Mass spectrometry reveals the chemistry of formaldehyde cross-linking in structured proteins

Whole-cell cross-linking coupled to mass spectrometry is one of the few tools that can probe protein-protein interactions in intact cells. A very attractive reagent for this purpose is formaldehyde, a small molecule which is known to rapidly penetrate into all cellular compartments and to preserve the protein structure. In light of these benefits, it is surprising that identification of formaldehyde cross-links by mass spectrometry has so far been unsuccessful. Here we report mass spectrometry data that reveal formaldehyde cross-links to be the dimerization product of two formaldehyde-induced amino acid modifications.

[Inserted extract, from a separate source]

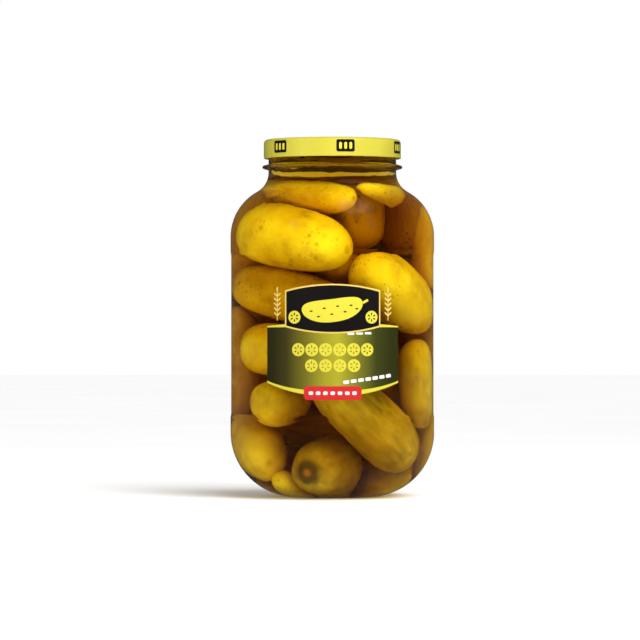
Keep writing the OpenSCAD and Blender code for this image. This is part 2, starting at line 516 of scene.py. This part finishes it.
BACK_ROW = [
    (-98, 50, 110, 84, 0, 92, 38, 0.7, 0.2),
    (-118, 42, 36, 20, 0, 74, 34, 0.5, 0.2),
    (-140, 48, 175, -60, 0, 92, 40, 0.7, 0.4),
    (-150, 47, 95, 70, 0, 96, 40, 0.8, 0.2),
    (165, 54, 82, -65, 0, 86, 36, 0.7, 0.2),
    (-178, 48, 145, 65, 0, 90, 38, 0.9, 0.4),
    (140, 50, 160, 70, 0, 90, 38, 0.6, 0.2),
    (116, 50, 88, -80, 0, 88, 38, 0.7, 0.3),
    (135, 36, 26, 5, 0, 70, 34, 0.4, 0.2),
    (-105, 6, 112, 58, 0, 84, 37, 0.5, 0.2),
    (172, 34, 226, 2, 0, 62, 26, 0.5, 0.1),
    (60, 6, 165, 20, 0, 70, 32, 0.3, 0.1),
]


class Cavity:
    """The room inside the jar for a ball of a given radius."""

    def __init__(self, profile):
        self.profile = np.array(profile)

    def limit(self, z, radius):
        """How far out from the jar's axis a ball's centre may be at the height z."""
        rise = self.profile[:, 1] - z
        near = np.abs(rise) < radius
        if not near.any():
            return self.profile[:, 0].max() - radius
        return (self.profile[near, 0] - np.sqrt(radius**2 - rise[near] ** 2)).min()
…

By integrating the revised mechanism into a customized search algorithm, we identify hundreds of cross-links from in situ formaldehyde fixation of human cells. Interestingly, many of the cross-links could not be mapped onto known atomic structures, and thus provide new structural insights. These findings enhance the use of formaldehyde cross-linking and mass spectrometry for structural studies. Formaldehyde (FA) is a popular cross-linking reagent, but applying it for cross-linking mass spectrometry (XLMS) has been largely unsuccessful. Here, the authors show that cross-links in structured proteins are the product of two FA molecules and identify hundreds of FA cross-links by XLMS in vitro and in situ.